Critical theories have three major concerns: mapping injustices in education, tracing those
injustices to their source, seeking and proposing remedies to those injustices. They began to
work by defining inequalities in education. Working class kids or certain minority groups have
been stayed at the center of discussions because of their relatively low performance in education
in comparison to their white middle or upper class counterparts. (Gibson, 1986)
During 1960s fueled with the social movements, in the form of “Marxist conflict” theories, they
challenge the liberal theorizations of structural-functionalist approach in education, later on they
evolved through reproduction to resistance theories in following years (Karabel & Halsey, 1977)
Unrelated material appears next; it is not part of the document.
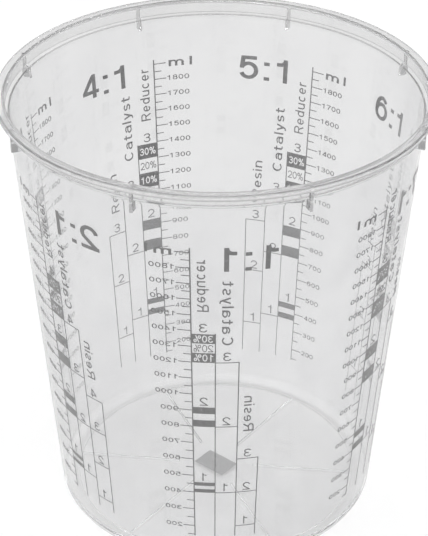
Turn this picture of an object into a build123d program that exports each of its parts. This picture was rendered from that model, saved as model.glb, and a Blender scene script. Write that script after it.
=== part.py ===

A group of educational researchers in England in 1970s claimed that the relationship among
social structures, power, and schooling practices should be central to the work of sociology of
education. The earliest manifestation of this understanding has been thrown up in Michael F.D.
Youngs’ edited book Knowledge and Control. (Karabel & Halsey, 1977; Sarup, 1978) Young
argued that it has not been questioned by sociology of education that “what counts as educational
knowledge” (Ladwig,1996, 16). In this regard, they criticized structural-functionalist view of
education and promoted necessity of “phenomenological” agenda what has later been named as
“interpretivist” view in sociology of education. (Karabel and Halsey, 1977; Ladwig, 1996;
Davies, 1995) Jean Anyon, Michael Apple and Henry Giroux in the United States marked the
beginning of new sociology of education. Young’s (1971) book is considered as the germinal
book in the field of the sociology of curriculum.
After, according to Apple (2000, 75) most of critical analysis in education focused on three
major issues; “the debate over functionalism and economic reductionism or over what is called
the base/superstructure issue; secondly closely related arguments between structuralists and
culturalists in education; finally class reductionism.”